Copy each line exactly.

======

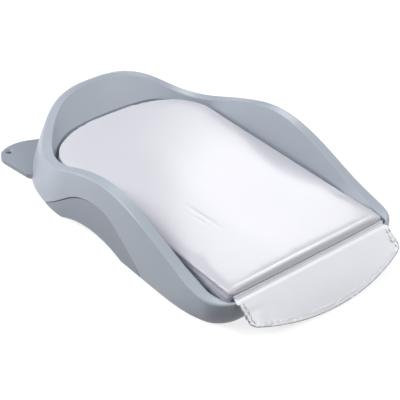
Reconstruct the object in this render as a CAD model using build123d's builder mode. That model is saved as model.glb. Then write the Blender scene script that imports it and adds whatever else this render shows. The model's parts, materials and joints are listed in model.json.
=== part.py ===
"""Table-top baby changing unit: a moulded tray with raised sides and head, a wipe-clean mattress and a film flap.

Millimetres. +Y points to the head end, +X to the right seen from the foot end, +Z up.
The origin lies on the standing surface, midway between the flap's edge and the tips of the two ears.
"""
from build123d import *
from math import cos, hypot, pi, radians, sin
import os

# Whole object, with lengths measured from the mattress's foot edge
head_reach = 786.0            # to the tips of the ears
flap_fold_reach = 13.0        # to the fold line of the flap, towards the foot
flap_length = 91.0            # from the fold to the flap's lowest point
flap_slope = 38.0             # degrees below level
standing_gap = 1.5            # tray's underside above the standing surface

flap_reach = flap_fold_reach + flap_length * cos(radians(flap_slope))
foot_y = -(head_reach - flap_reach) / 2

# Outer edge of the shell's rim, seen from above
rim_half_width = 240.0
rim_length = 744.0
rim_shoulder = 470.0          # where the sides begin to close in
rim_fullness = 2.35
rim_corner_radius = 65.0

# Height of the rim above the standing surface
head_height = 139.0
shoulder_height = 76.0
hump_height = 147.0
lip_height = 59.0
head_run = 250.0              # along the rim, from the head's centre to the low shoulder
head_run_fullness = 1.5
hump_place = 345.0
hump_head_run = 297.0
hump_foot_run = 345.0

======

Worked answer:
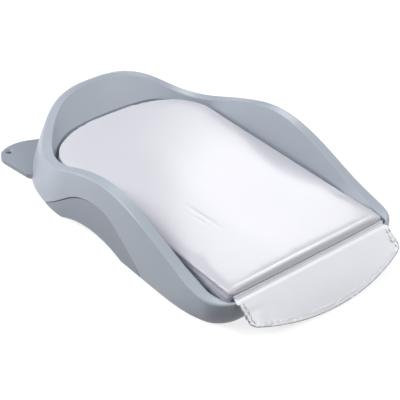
Reconstruct the object in this render as a CAD model using build123d's builder mode. That model is saved as model.glb. Then write the Blender scene script that imports it and adds whatever else this render shows. The model's parts, materials and joints are listed in model.json.
=== part.py ===
"""Table-top baby changing unit: a moulded tray with raised sides and head, a wipe-clean mattress and a film flap.

Millimetres. +Y points to the head end, +X to the right seen from the foot end, +Z up.
The origin lies on the standing surface, midway between the flap's edge and the tips of the two ears.
"""
from build123d import *
from math import cos, hypot, pi, radians, sin
import os

# Whole object, with lengths measured from the mattress's foot edge
head_reach = 786.0            # to the tips of the ears
flap_fold_reach = 13.0        # to the fold line of the flap, towards the foot
flap_length = 91.0            # from the fold to the flap's lowest point
flap_slope = 38.0             # degrees below level
standing_gap = 1.5            # tray's underside above the standing surface

flap_reach = flap_fold_reach + flap_length * cos(radians(flap_slope))
foot_y = -(head_reach - flap_reach) / 2

# Outer edge of the shell's rim, seen from above
rim_half_width = 240.0
rim_length = 744.0
rim_shoulder = 470.0          # where the sides begin to close in
rim_fullness = 2.35
rim_corner_radius = 65.0

# Height of the rim above the standing surface
head_height = 139.0
shoulder_height = 76.0
hump_height = 147.0
lip_height = 59.0
head_run = 250.0              # along the rim, from the head's centre to the low shoulder
head_run_fullness = 1.5
hump_place = 345.0
hump_head_run = 297.0
hump_foot_run = 345.0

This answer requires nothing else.